Selain Pencak silat, penulis juga mempersiapkan tembang tembang Jawa sebagai ikon budaya lokal yang akan kami kenalkan. Lagu Jawa yang kami pilih adalah Ilir Ilir, Suwe ora jamu dan Gundul gundul pacul. Dalam mengajarkannya pun, penulis mempersiapkan blangkon dan lurik yang sesuai. Saat pengajaran budaya Jawa, penulislah yang ganti berperan menjadi seksi dokumenter. Pembelajaran yang  PAIKEM GEMBROT ( Pembelajaran Aktif Interaktif Kreatif Menyenangkan Gembira dan Berbobot)coba diterapkan di setiap kami mengajar. Untungnya, Korea Selatan memiliki koneksi internet tercepat sedunia sehingga sangat menolong kami jika harus menyediakan video video pendukung . Seorang siswa yang bernama “Chung” di penghujung kegiatan mampu menyanyikan lagu “Suwe ora Jamu” secara mandiri. Itu terjadi dalam satu kali pertemuan.

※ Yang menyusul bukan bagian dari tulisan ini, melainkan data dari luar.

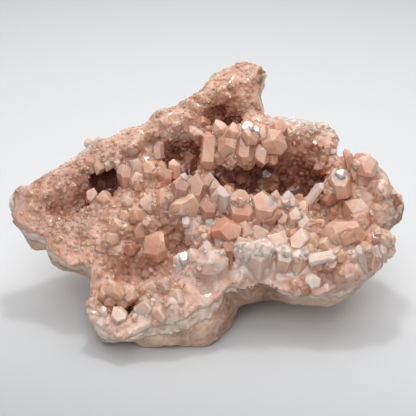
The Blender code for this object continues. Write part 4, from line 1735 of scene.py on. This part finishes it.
@dataclass
class Studio:
    """Pale paper, soft light from above and behind, and the camera."""

    target: Triple = (0.0006, -0.0045, 0.030)  # what the camera and the lamps look at, in metres
    distance: float = 0.305  # from the target to the camera
    elevation: float = 28  # of the camera above the horizon, in degrees
    lens: float = 85  # focal length in millimetres
    paper_size: float = 4.0  # side of the paper, in metres
    room_light: float = 0.07  # strength of the light of the white room
    lamps: tuple[Lamp, ...] = (  # the spark is seen in the flat tops of some crystals
        Lamp("overhead", (0.02, 0.14, 0.45), 0.72, 2.65),
        Lamp("spark", (0.01, 0.11, 0.46), 0.06, 0.48),
        Lamp("front_fill", (-0.03, -0.42, 0.47), 0.4, 1.8),
    )
    finish: PaperFinish = PaperFinish()  # the paper's finish

    def build(self) -> None:
        """Builds the studio."""
        self.paper()
        for lamp in self.lamps:
            self.hang(lamp)
        self.surroundings()
        self.camera()
        bpy.context.scene.view_settings.view_transform = "Standard"

    def paper(self) -> None:
        """Lays the paper."""
        bm = bmesh.new()
        bmesh.ops.create_grid(bm, x_segments=8, y_segments=8, size=self.paper_size / 2)
        mesh = mesh_of(bm, "paper")
        mesh.materials.append(self.finish.material())
        linked("paper", mesh)

    @staticmethod
    def placed(data: bpy.types.ID, place: Vector, aim: Vector) -> Obj:
        """Puts a lamp or the camera in its place.

        Args:
            data: its data.
            place: its place.
            aim: direction that it looks in.

        Returns:
            The object.
        """
        obj = linked(data.name, data)
        obj.location = place
        obj.rotation_euler = aim.to_track_quat("-Z", "Y").to_euler()
        return obj

    def hang(self, lamp: Lamp) -> None:
        """Hangs a lamp.

        Args:
            lamp: the lamp.
        """
        light = bpy.data.lights.new(lamp.name, "AREA")
        light.size = lamp.size
        light.energy = lamp.power
        self.placed(light, Vector(lamp.place), Vector(self.target) - Vector(lamp.place))

    def surroundings(self) -> None:
        """Sets the light of the white room."""
        world = bpy.data.worlds.new("white_room")
        world.use_nodes = True
        sky = world.node_tree.nodes["Background"]
        sky.inputs["Color"].default_value = (1.0, 1.0, 1.0, 1)
        sky.inputs["Strength"].default_value = self.room_light
        bpy.context.scene.world = world

    def camera(self) -> None:
        """Sets up the camera."""
        angle = math.radians(self.elevation)
        back = Vector((0, -math.cos(angle), math.sin(angle))) * self.distance
        data = bpy.data.cameras.new("camera")
        data.lens = self.lens
        data.clip_start = 0.01
        bpy.context.scene.camera = self.placed(data, Vector(self.target) + back, -back)


def main() -> None:
    """Builds the studio and every piece."""
    logging.basicConfig(level=logging.INFO, format="%(message)s")
    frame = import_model()
    Studio().build()
    stone, crust = (frame["nodes"][name] for name in ("matrix", "crystal_crust"))
    ground = Ground(merged_copy(stone, "matrix_copy"), merged_copy(crust, "crust_copy"))
    clear = QuartzFinish("clear_pink_quartz", 2.0, (0.08, 0.24), relief=0.08, coat=0.2).material()
    small = QuartzFinish("small_pink_quartz", 1.3, (0.1, 0.32), relief=0.1, coat=0.15).material()
    large, bed = NamedCrystals(), CrystalBed()
    named = large.build(ground)
    floor = bed.floor(ground, large)
    crystals = [named, *Druse().build(floor, clear)]
    bed.build(floor, ground, crystals)
    bed.shade(floor, crystals)
    finish_piece(floor, "crystal_crust", small)
    for piece in crystals:
        finish_piece(piece, "crystal_crust", clear)
    Rind().build(ground, RindFinish().material())


if __name__ == "__main__":
    main()
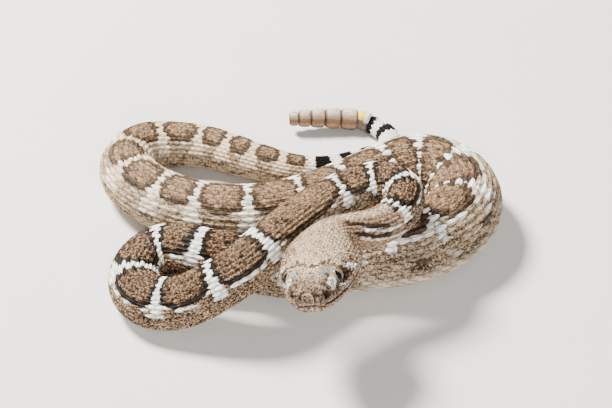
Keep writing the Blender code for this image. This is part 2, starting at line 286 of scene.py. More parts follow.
    def skin(self, s, angle, out=0.0):
        """Points on the skin, or as far over it as out says. Below FRONT the rings close the snout."""
        ring = np.clip((s - FRONT + CAP) / CAP, 0, 1)
        inner = np.maximum(s, FRONT)
        right, up = flesh(inner, angle)
        lift = out - coat(inner)
        grow = ring * (1 + lift / np.hypot(right, up))
        return self.place(inner, right * grow, up * grow, DOME * (1 - ring ** 2) + lift * (1 - ring))


snake = Snake()


def maths(operation, swapped=False):
    """A method that works on its own value and, for most operations, another one."""
    def method(*values):
        inputs = dict(enumerate(reversed(values) if swapped else values))
        return values[0].paint.node("ShaderNodeMath", {"operation": operation}, inputs)
    return method


class Wire:
    """A shader value that can be used in sums and products."""

    def __init__(self, paint, socket):
        self.paint, self.socket = paint, socket

    __add__, __radd__ = maths("ADD"), maths("ADD", swapped=True)
    __sub__, __rsub__ = maths("SUBTRACT"), maths("SUBTRACT", swapped=True)
    __mul__, __rmul__ = maths("MULTIPLY"), maths("MULTIPLY", swapped=True)
    __truediv__, __abs__ = maths("DIVIDE"), maths("ABSOLUTE")
    larger, smaller = maths("MAXIMUM"), maths("MINIMUM")


class Paint:
    """A material and the few kinds of node that its pattern is written with."""

    def __init__(self, name, inputs):
        self.material = bpy.data.materials.new(name)
        self.material.use_nodes = True
        self.tree = self.material.node_tree
        self.shader = self.tree.nodes["Principled BSDF"]
        for key, value in inputs.items():
            self.shader.inputs[key].default_value = value

    def node(self, kind, settings, values, out=0):
        made = self.tree.nodes.new(kind)
        for key, value in settings.items():
            setattr(made, key, value)
        for key, value in values.items():
            if isinstance(value, Wire):
                self.tree.links.new(value.socket, made.inputs[key])
            else:
                made.inputs[key].default_value = value
        return Wire(self, made.outputs[out])

    def parts(self, name):
        """The three numbers of one of the piece's own attributes."""
        read = self.node("ShaderNodeAttribute", {"attribute_name": name}, {}, out=1)
        split = self.node("ShaderNodeSeparateXYZ", {}, {0: read})
        return [Wire(self, output) for output in split.socket.node.outputs]

    def noise(self, size, detail=1.0, roughness=0.5):
        """Noise whose lumps are about size millimetres across."""
        place = self.node("ShaderNodeTexCoord", {}, {}, out="Object")
        return self.node("ShaderNodeTexNoise", {}, {
            "Vector": place, "Scale": 1 / (size * MM), "Detail": detail, "Roughness": roughness})

    def step(self, value, low, high):
        """0 where the value is at low, rising smoothly to 1 at high, which may be the smaller."""
        return self.node("ShaderNodeMapRange", {"interpolation_type": "SMOOTHSTEP"},
                         {0: value, 1: low, 2: high})

    def mix(self, share, first, second, way="MIX"):
        colours = {key: (*value, 1) if isinstance(value, tuple) else value
                   for key, value in ((6, first), (7, second))}
        return self.node("ShaderNodeMix", {"data_type": "RGBA", "blend_type": way, "clamp_factor": True},
                         {0: share, **colours}, out=2)

    def feed(self, name, wire):
        self.tree.links.new(wire.socket, self.shader.inputs[name])

    def relief(self, height, depth):
        """Bump from a height that runs from 0 to 1 over depth millimetres."""
        values = {"Height": height, "Distance": depth * MM, "Strength": 1.0}
        self.feed("Normal", self.node("ShaderNodeBump", {}, values))


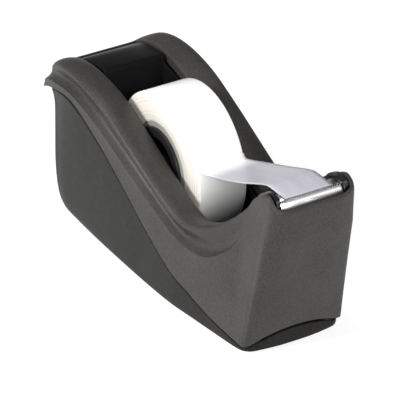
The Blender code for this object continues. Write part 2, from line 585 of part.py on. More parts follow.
def build_dispenser():
    clear_scene()
    collection = new_collection("tape_dispenser")
    cutters = new_collection("cutters")
    shell_plastic = material("shell_plastic", (0.075, 0.073, 0.070), 0.42)
    base_plastic = material("base_plastic", (0.062, 0.060, 0.055), 0.5)
    black_plastic = material("black_plastic", (0.010, 0.010, 0.011), 0.28)
    hub_plastic = material("hub_plastic", (0.012, 0.012, 0.013), 0.35)
    weight_iron = material("weight_iron", (0.16, 0.16, 0.16), 0.6, 0.8)
    plate_plastic = material("plate_plastic", (0.03, 0.03, 0.03), 0.55)
    pad_foam = material("pad_foam", (0.02, 0.02, 0.02), 0.9)
    steel = material("steel", (0.75, 0.75, 0.76), 0.22, 1.0)
    core_plastic = material("core_plastic", (0.45, 0.46, 0.42), 0.4)
    tape_wound = material("tape_wound", (0.83, 0.80, 0.72), 0.3)
    tape_film = material("tape_film", (0.72, 0.71, 0.76), 0.35)

    build_upper_shell(collection, cutters, shell_plastic)
    build_base_shell(collection, base_plastic)
    build_base_plate(collection, cutters, plate_plastic)
    build_foot_pad(collection, pad_foam)
    build_screws(collection, cutters, steel)
    build_weights(collection, weight_iron)
    build_well(collection, cutters, black_plastic)
    build_cutter_head(collection, cutters, black_plastic)
    build_cutter_blade(collection, cutters, steel)

    axle_line = bpy.data.objects.new("axle_line", None)
    axle_line.location = Vector((ROLL_X, 0.0, ROLL_Z)) * MM
    collection.objects.link(axle_line)
    build_axle(collection, axle_line, steel)
    build_roll(collection, axle_line, {"hub": hub_plastic, "core": core_plastic, "tape": tape_wound})
    build_tongue(collection, axle_line, tape_film)


build_dispenser()
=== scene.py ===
import math

import bmesh
import bpy
from mathutils import Matrix, Vector


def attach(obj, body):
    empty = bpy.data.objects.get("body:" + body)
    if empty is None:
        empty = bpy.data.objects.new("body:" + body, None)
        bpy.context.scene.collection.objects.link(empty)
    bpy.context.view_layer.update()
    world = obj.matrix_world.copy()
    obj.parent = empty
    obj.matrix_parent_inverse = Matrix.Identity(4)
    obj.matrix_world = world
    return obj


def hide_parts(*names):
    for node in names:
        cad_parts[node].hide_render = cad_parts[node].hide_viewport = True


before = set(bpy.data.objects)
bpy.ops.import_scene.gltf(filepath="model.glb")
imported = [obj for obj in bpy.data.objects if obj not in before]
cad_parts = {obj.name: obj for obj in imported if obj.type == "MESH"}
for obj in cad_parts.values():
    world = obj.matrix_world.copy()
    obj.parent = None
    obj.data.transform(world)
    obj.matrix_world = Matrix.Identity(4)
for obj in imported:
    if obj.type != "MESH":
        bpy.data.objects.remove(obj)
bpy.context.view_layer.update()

# ---------------------------------------------------------------------------------------------------------
# Camera: a long lens, a little above the desk and off the cutter's near corner, aimed at the tape roll.
# The dispenser fills most of the square frame.
MM = 0.001
ROLL_CENTRE = Vector((-10.7, 0.0, 36.3)) * MM
AZIMUTH = math.radians(58.85)
ELEVATION = math.radians(29.88)
CAMERA_DISTANCE = 1.4787
AIM_RIGHT = 0.00584
AIM_DOWN = 0.01445
FOCAL_LENGTH = 378.8
SENSOR_WIDTH = 36.0

camera_back = Vector((
    math.sin(AZIMUTH) * math.cos(ELEVATION), -math.cos(AZIMUTH) * math.cos(ELEVATION), math.sin(ELEVATION)))
camera_right = Vector((math.cos(AZIMUTH), math.sin(AZIMUTH), 0.0))
camera_up = camera_back.cross(camera_right)
camera_data = bpy.data.cameras.new("camera")
camera_data.sensor_width = SENSOR_WIDTH
camera_data.lens = FOCAL_LENGTH
camera_data.clip_start = 0.05
camera_data.clip_end = 20.0
camera = bpy.data.objects.new("camera", camera_data)
bpy.context.scene.collection.objects.link(camera)
camera.matrix_world = Matrix.Translation(
    ROLL_CENTRE + camera_back * CAMERA_DISTANCE + camera_right * AIM_RIGHT - camera_up * AIM_DOWN
) @ Matrix((camera_right, camera_up, camera_back)).transposed().to_4x4()
bpy.context.scene.camera = camera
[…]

Dari kegiatan pertukaran guru Korsel- Indonesia ini, penulis menarik kesimpulan bahwa Jika kita bisa mengajar anak anak Korea yang memiliki bahasa ibu yang berbeda dengan kita, Berarti kita pun akan sangat bisa mengajar anak anak kita lebih optimal. Kendala bahasa bisa diatasi dengan media pembelajaran dan pola pembelajaran yang sesuai dengan situasi dan kondisi. Kesungguhan guru dan totalitasnya pun menjadi tuntutan wajib untuk mereka yang memilih jalan untuk mengajar. Sepulang dari program ini, kami melihat bahwa sebagai guru, kita harus menganggap semua anak adalah murid murid kita meskipun memiliki perbedaan suku, ras, agama, kewarganegaraan. Dunia pendidikan tidak memiliki batas teritorial.